しかし、場合によっては整骨院・整体院でも回数券の返金・返品に応じてくれる可能性があります。

  1. 転勤等で遠方へ引っ越す場合
  2. 病気・事故等で入院が必要な場合
  3. 医師から整骨院・整体院の通院を禁じられた場合

上記のような場合は「やむを得ない理由」として返金・返品に応じてくれる整骨院・整体院も存在します。

まずは施設側に相談をしてみないことには、返金・返品が行われることはありません。

ダメ元でもお願いしてみる価値は十分にあると思います。

後悔しない回数券の買い方

返金・返品に応じて貰えない可能性が高いことから、整骨院・整体院などで回数券を購入する場合は慎重な判断が必要です。以下で、回数券を買う場合に気を付けて頂きたい「後悔しない対策方法」をご紹介致しますので是非参考にしてみてください。

後悔しない対策法
  1. 初回は回数券を買わない
  2. 10回以上の回数券は買わない
  3. 〇〇回の通院が必要です←信用しない

初回は回数券を買わない

初回は整骨院・整体院などに限らず、どこの施設でも通常以上に良いサービスを受けることができる傾向にあります。

本当の施設の姿を見ることができるのは、3~5回程度通われた頃が目安です。

数回通われたのちに、施術力・スタッフの対応・金額等を総合的に見て「これからも通い続けたい」と思ったタイミングで回数券を買うことをおすすめ致します。

もちろん、整骨院・整体院側から初回時に回数券を勧められることもあります。

その場合は、勇気を出して断りましょう。

10回以上の回数券は買わない

回数券は回数が多いものほど、1回あたりの料金が安くなっているため「お得感」があります。

しかし、リスクも伴います。先述したように整骨院・整体院などの回数券は返金・返品に応じてもらえない場合が殆どです。

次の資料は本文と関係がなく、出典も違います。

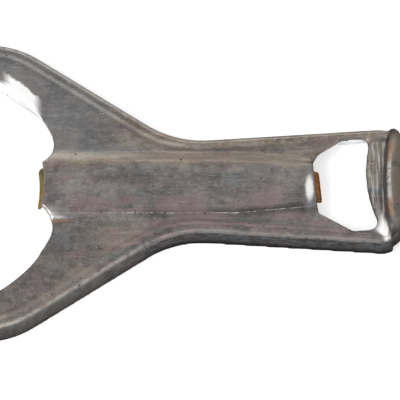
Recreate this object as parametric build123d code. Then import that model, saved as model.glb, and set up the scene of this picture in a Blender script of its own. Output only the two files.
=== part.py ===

様々な理由がありますが、回数券を買っても「途中で通うことをやめる人」は少なくありません。リスクを最小限に留めるという意味でも10回以上の回数券は買わないことをおすすめ致します。

〇〇回の通院が必要です←信用しない

「〇〇さんのような症状の場合は〇〇回の通院が必要ですので回数券の購入がお得ですよ」という案内をされることがあります。

今後の見通しをしっかりと案内してくれる良心的な整骨院・整体院の場合もありますが「回数券を売るための常套句」として案内している整骨院・整体院などが存在することも事実です。

対策として、30回・40回など高頻度・高額な回数券を案内された場合は一度考える時間を設けることが大切です。

周囲の人に相談したり、他の整骨院・整体院などに相談してみても良いでしょう。

こんな人は回数券の購入がおすすめ

何度も言いますが、わたしは回数券の販売をしていません。ただし、回数券を盲目的に批判するつもりもありません。

たとえば、以下のような人は、回数券を買うことで効果が出やすい傾向にあります。

回数券購入がおすすめな人
  1. サボり癖のある人
  2. 飽き性な人
  3. 予算に余裕がある人

あらかじめ回数券を購入することで「絶対に通わなければ」という危機感を持つことができます。

回数券は先行投資のようなものです。

元を取るために通わなければ自分が損をしてしまう。という状況を作りあげることで、上記のような人でも通院を継続することができるというメリットがあります。

最後に

いかがでしたか?

この記事は、少しはお役に立てましたでしょうか?

ひとりでも多くの人が、整骨院・整体院における回数券の返金トラブルで後悔することのないように願っております。